+++ Material provided +++

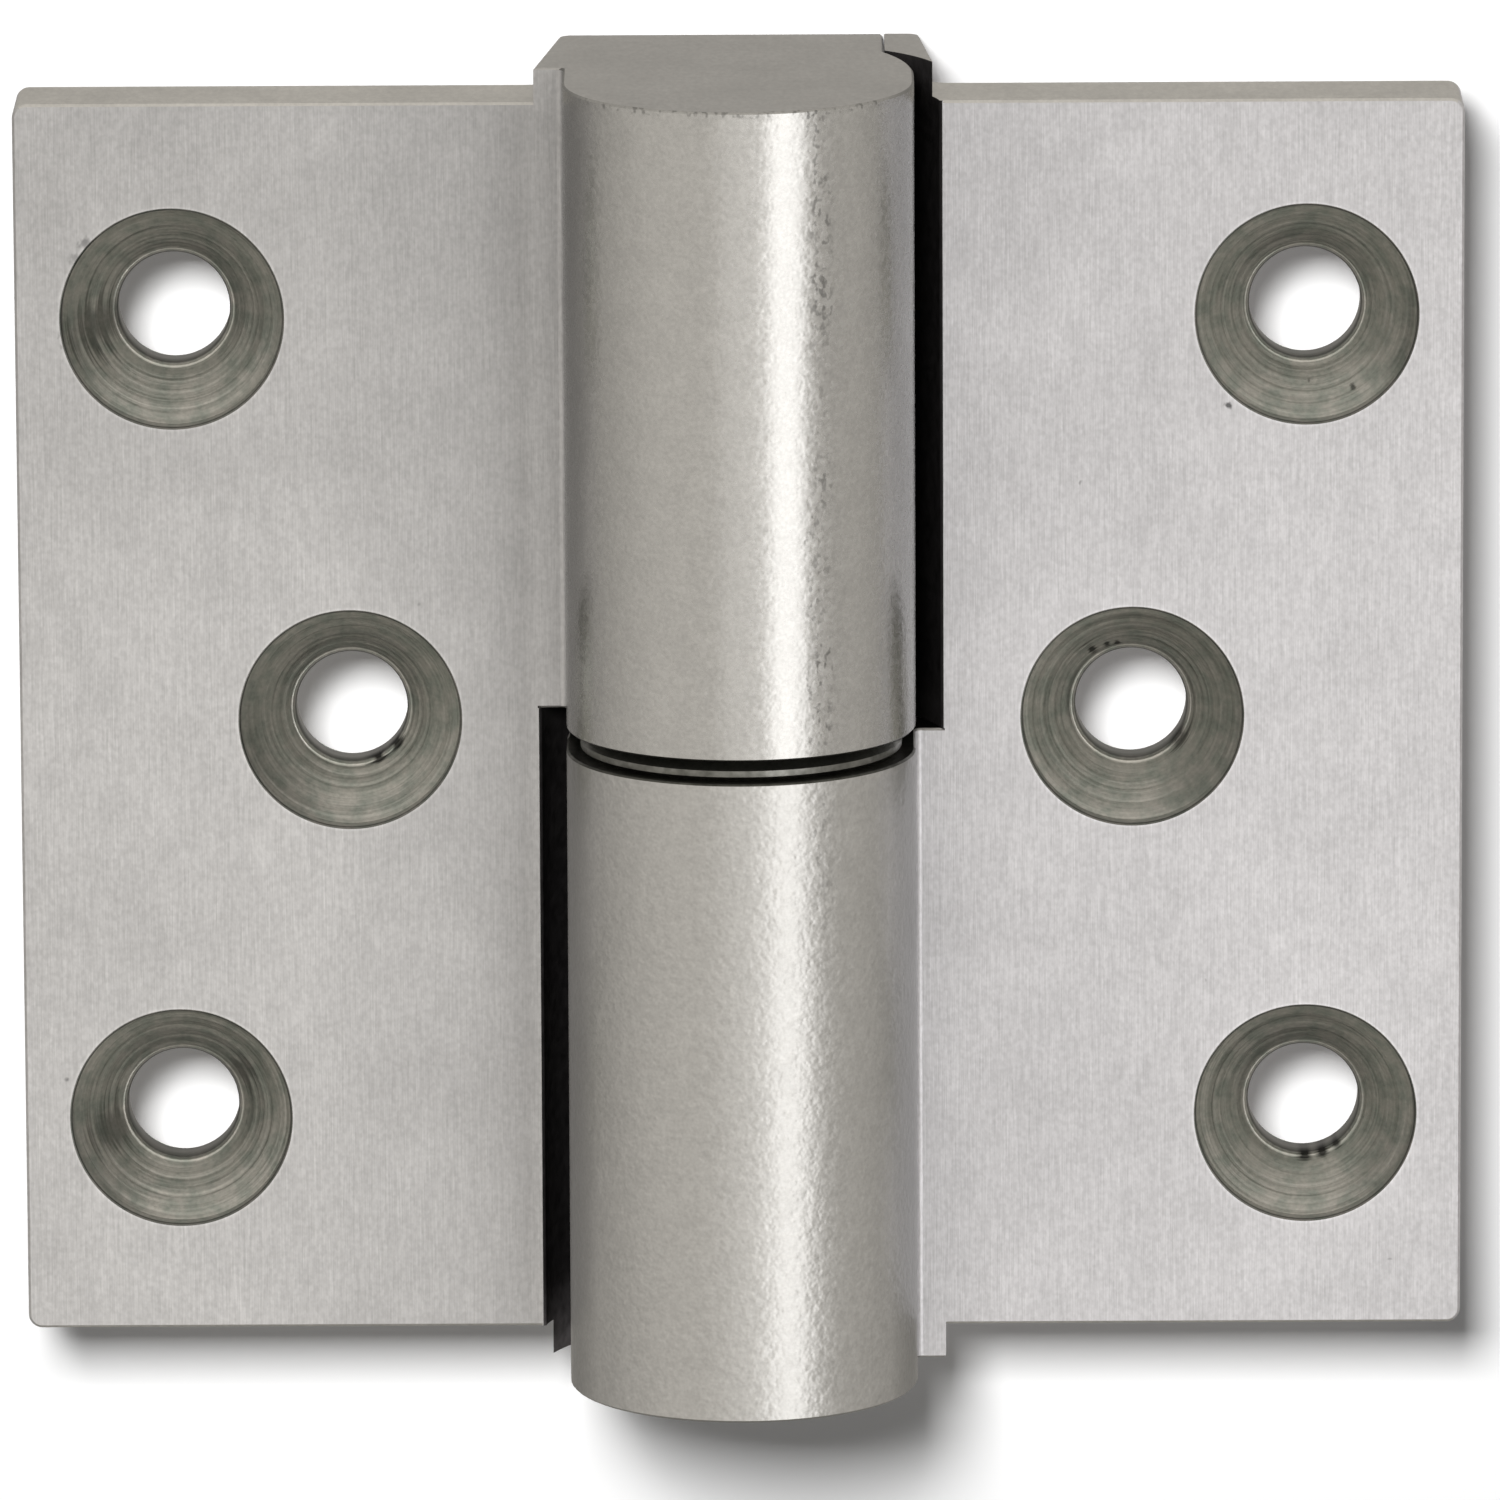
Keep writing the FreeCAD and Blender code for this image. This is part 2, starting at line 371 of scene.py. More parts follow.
@dataclass(frozen=True)
class DrawnSteel(Finish):
    """The leaves' faces: drawn steel with fine upright lines, faint cloudiness and a few dark pits.

    The tones are painted shade on the face towards the knuckles and towards the top, and a painted
    highlight on the strip right beside them. Places are in millimetres and depths of relief in metres.
    """

    # Painted light and shade: darker towards the knuckles and the top, brighter on the strip beside the
    # knuckles.
    inner_painted_shade: float = 0.93
    strip_painted_highlight: float = 1.0
    top_painted_shade: float = 0.93
    inner_x: Span = (13.0, 25.0)
    strip_x: Span = (11.7, 12.5)
    top_z: Span = (2.0, 32.0)
    lines: Layer = Layer(
        (1 / (0.11 * MM), 1 / (0.11 * MM), 1 / (3.2 * MM)), 0.89, 1.1, 2.0, 0.6, NEARLY_ALL
    )
    line_depth: float = 0.008 * MM
    gloss_span: Span = (0.2, 0.8)
    grain: Layer = Layer((4200.0, 4200.0, 3000.0), 0.93, 1.07, 1.0)
    grain_depth: float = 0.005 * MM
    clouds: Layer = Layer(alike(1 / (9.0 * MM)), 0.95, 1.04)
    blotches: Layer = Layer((620.0, 620.0, 420.0), 0.97, 1.03)
    pit_spacing: float = 3.4 * MM
    pit_edge: Span = (0.03, 0.06)
    pit_tone: float = 0.5
    pitted: Layer = Layer(alike(700.0), 0.0, 1.0, 0.0, span=(0.68, 0.72))
    ragged: Span = (0.7, 1.3)
    # Painted highlight: a bright line just outside each seat's mouth, where the edge would catch light.
    halo_radius: Span = (6.5, 6.62)
    halo_painted_highlight: float = 1.14
    front_depth: Span = (0.3, 0.6)

    def marks(self, graph: Graph, grain: Socket) -> Socket:
        """Mark the front face alone with smudges, and with a painted highlight, a bright line round each
        seat.

        Args:
            graph: The material's graph.
            grain: The grain's pattern, which breaks up the smudges.

        Returns:
            The shade that the marks give.
        """
        marks = graph.smudged(1.0, graph.spread(grain, MOST, *self.ragged))
        halo = graph.spread(graph.seat_radius(), self.halo_radius, self.halo_painted_highlight, 1.0)
        marks = graph.product(marks, halo)
        on_front = graph.spread(graph.seat_depth(), self.front_depth, 1.0, 0.0)
        return graph.sum(graph.product(graph.sum(marks, -1.0), on_front), 1.0)

    def pits(self, graph: Graph) -> Socket:
        """Scatter a few small pits, which are the middles of cells.

        Args:
            graph: The material's graph.

        Returns:
            The share of a pit, from 0 to 1.
        """
        feeds = {"Vector": graph.stretched(alike(1 / self.pit_spacing)), "Scale": 1.0}
        middle = graph.add("ShaderNodeTexVoronoi", feeds).outputs[0]
        return graph.product(graph.spread(middle, self.pit_edge, 1.0, 0.0), graph.shade(self.pitted))

    def material(self) -> bpy.types.Material:
        """Make the material.

        Returns:
            The new material.
        """
        material, graph = new_material(self.name)
        lines, grain = graph.noise(self.lines), graph.noise(self.grain)
        shade = graph.product(
            graph.shade(self.lines, lines),
            graph.shade(self.clouds),
            graph.shade(self.blotches),
            graph.shade(self.grain, grain),
            graph.fade(self.pits(graph), self.pit_tone),
            self.marks(graph, grain),
            # Painted shade towards the knuckles and the top, painted highlight on the strip beside the
            # knuckles.
            graph.spread(graph.away(Axis.X), self.inner_x, self.inner_painted_shade, 1.0),
            graph.spread(graph.away(Axis.X), self.strip_x, self.strip_painted_highlight, 1.0),
            graph.spread(graph.along(Axis.Z), self.top_z, 1.0, self.top_painted_shade),
        )
        relief = graph.bump(grain, self.grain_depth, graph.bump(lines, self.line_depth))
        roughness = self.uneven(graph, lines, self.gloss_span)
        self.metal(graph, graph.shaded(graph.even(self.colour), shade), roughness, relief)
        return material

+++

-- Task --
Reproduce each line of the material above precisely.

-- Result below --
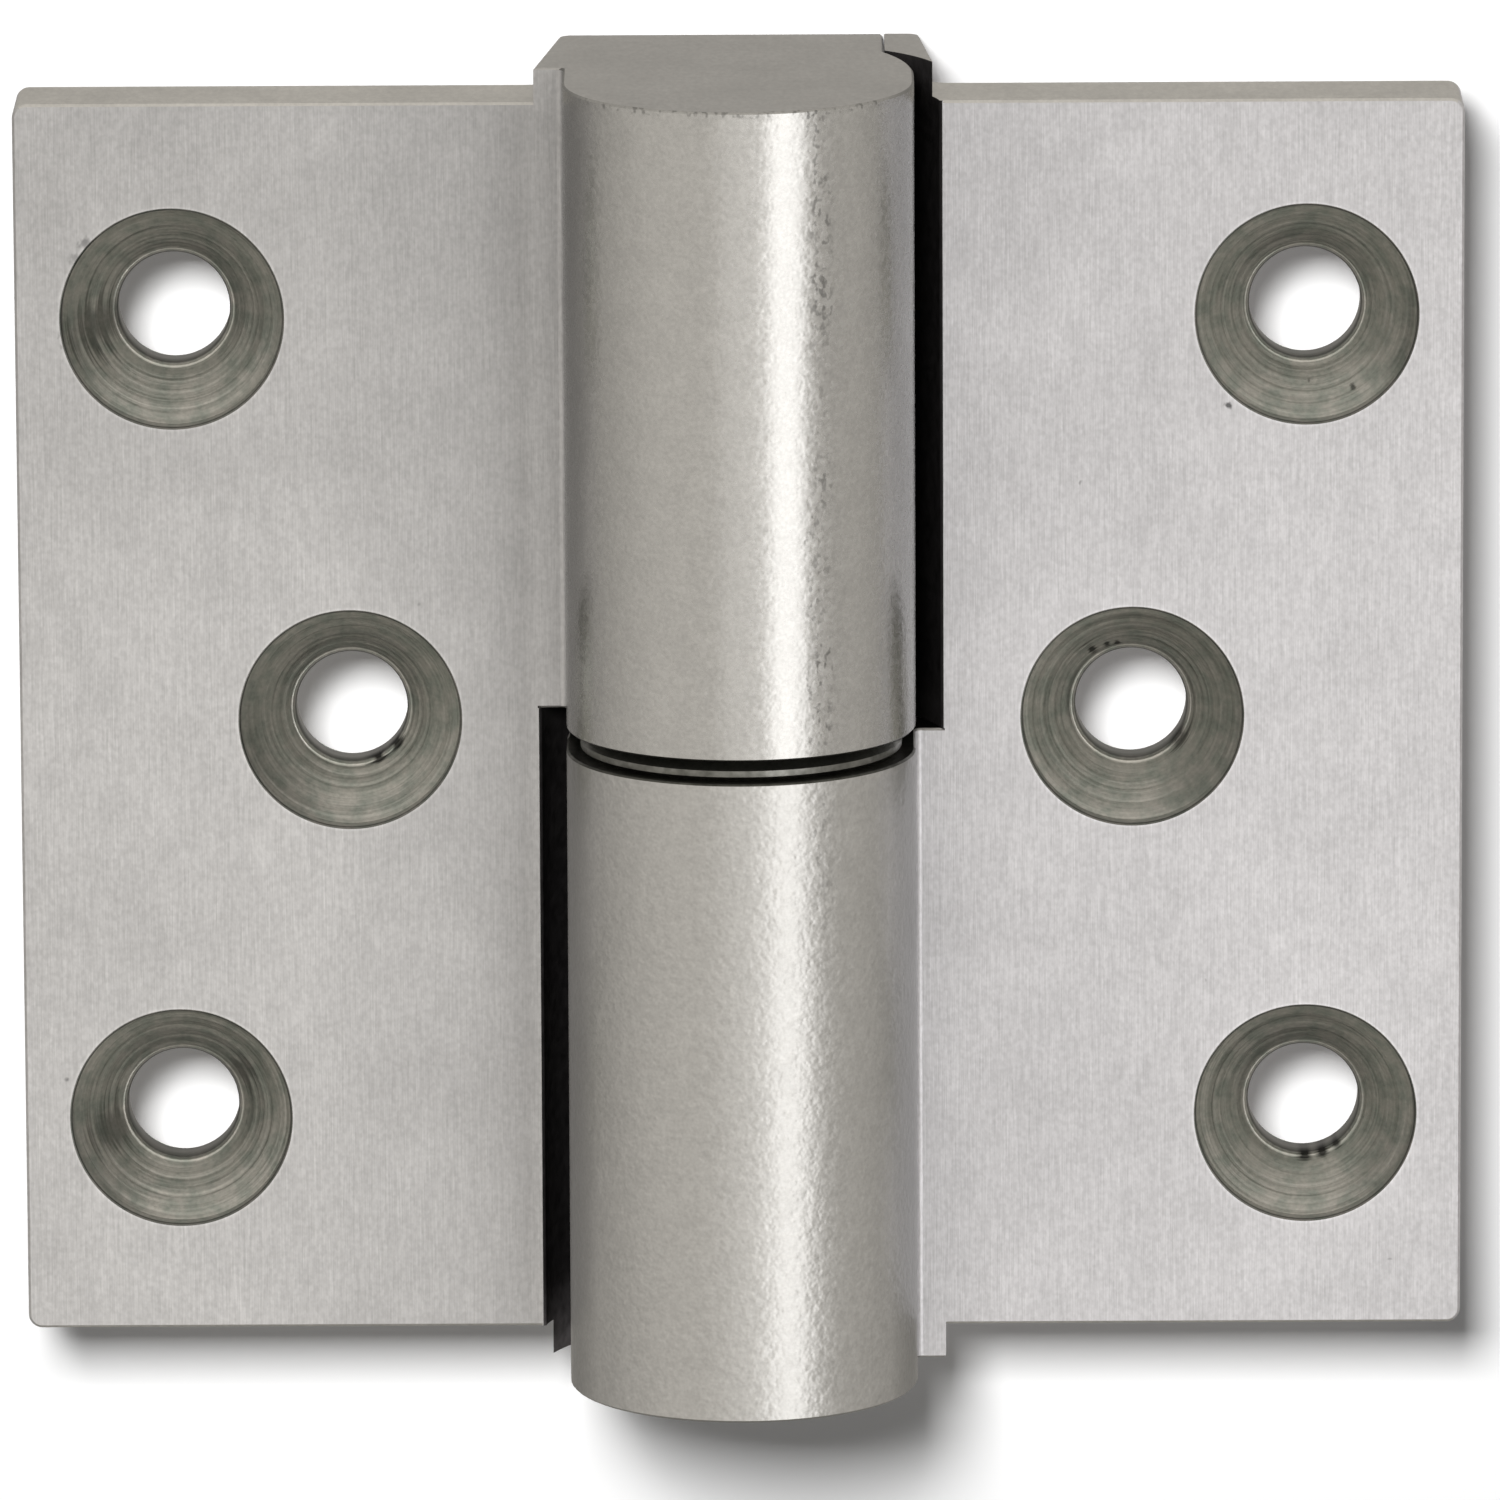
Keep writing the FreeCAD and Blender code for this image. This is part 2, starting at line 371 of scene.py. More parts follow.
@dataclass(frozen=True)
class DrawnSteel(Finish):
    """The leaves' faces: drawn steel with fine upright lines, faint cloudiness and a few dark pits.

    The tones are painted shade on the face towards the knuckles and towards the top, and a painted
    highlight on the strip right beside them. Places are in millimetres and depths of relief in metres.
    """

    # Painted light and shade: darker towards the knuckles and the top, brighter on the strip beside the
    # knuckles.
    inner_painted_shade: float = 0.93
    strip_painted_highlight: float = 1.0
    top_painted_shade: float = 0.93
    inner_x: Span = (13.0, 25.0)
    strip_x: Span = (11.7, 12.5)
    top_z: Span = (2.0, 32.0)
    lines: Layer = Layer(
        (1 / (0.11 * MM), 1 / (0.11 * MM), 1 / (3.2 * MM)), 0.89, 1.1, 2.0, 0.6, NEARLY_ALL
    )
    line_depth: float = 0.008 * MM
    gloss_span: Span = (0.2, 0.8)
    grain: Layer = Layer((4200.0, 4200.0, 3000.0), 0.93, 1.07, 1.0)
    grain_depth: float = 0.005 * MM
    clouds: Layer = Layer(alike(1 / (9.0 * MM)), 0.95, 1.04)
    blotches: Layer = Layer((620.0, 620.0, 420.0), 0.97, 1.03)
    pit_spacing: float = 3.4 * MM
    pit_edge: Span = (0.03, 0.06)
    pit_tone: float = 0.5
    pitted: Layer = Layer(alike(700.0), 0.0, 1.0, 0.0, span=(0.68, 0.72))
    ragged: Span = (0.7, 1.3)
    # Painted highlight: a bright line just outside each seat's mouth, where the edge would catch light.
    halo_radius: Span = (6.5, 6.62)
    halo_painted_highlight: float = 1.14
    front_depth: Span = (0.3, 0.6)

    def marks(self, graph: Graph, grain: Socket) -> Socket:
        """Mark the front face alone with smudges, and with a painted highlight, a bright line round each
        seat.

        Args:
            graph: The material's graph.
            grain: The grain's pattern, which breaks up the smudges.

        Returns:
            The shade that the marks give.
        """
        marks = graph.smudged(1.0, graph.spread(grain, MOST, *self.ragged))
        halo = graph.spread(graph.seat_radius(), self.halo_radius, self.halo_painted_highlight, 1.0)
        marks = graph.product(marks, halo)
        on_front = graph.spread(graph.seat_depth(), self.front_depth, 1.0, 0.0)
        return graph.sum(graph.product(graph.sum(marks, -1.0), on_front), 1.0)

    def pits(self, graph: Graph) -> Socket:
        """Scatter a few small pits, which are the middles of cells.

        Args:
            graph: The material's graph.

        Returns:
            The share of a pit, from 0 to 1.
        """
        feeds = {"Vector": graph.stretched(alike(1 / self.pit_spacing)), "Scale": 1.0}
        middle = graph.add("ShaderNodeTexVoronoi", feeds).outputs[0]
        return graph.product(graph.spread(middle, self.pit_edge, 1.0, 0.0), graph.shade(self.pitted))

    def material(self) -> bpy.types.Material:
        """Make the material.

        Returns:
            The new material.
        """
        material, graph = new_material(self.name)
        lines, grain = graph.noise(self.lines), graph.noise(self.grain)
        shade = graph.product(
            graph.shade(self.lines, lines),
            graph.shade(self.clouds),
            graph.shade(self.blotches),
            graph.shade(self.grain, grain),
            graph.fade(self.pits(graph), self.pit_tone),
            self.marks(graph, grain),
            # Painted shade towards the knuckles and the top, painted highlight on the strip beside the
            # knuckles.
            graph.spread(graph.away(Axis.X), self.inner_x, self.inner_painted_shade, 1.0),
            graph.spread(graph.away(Axis.X), self.strip_x, self.strip_painted_highlight, 1.0),
            graph.spread(graph.along(Axis.Z), self.top_z, 1.0, self.top_painted_shade),
        )
        relief = graph.bump(grain, self.grain_depth, graph.bump(lines, self.line_depth))
        roughness = self.uneven(graph, lines, self.gloss_span)
        self.metal(graph, graph.shaded(graph.even(self.colour), shade), roughness, relief)
        return material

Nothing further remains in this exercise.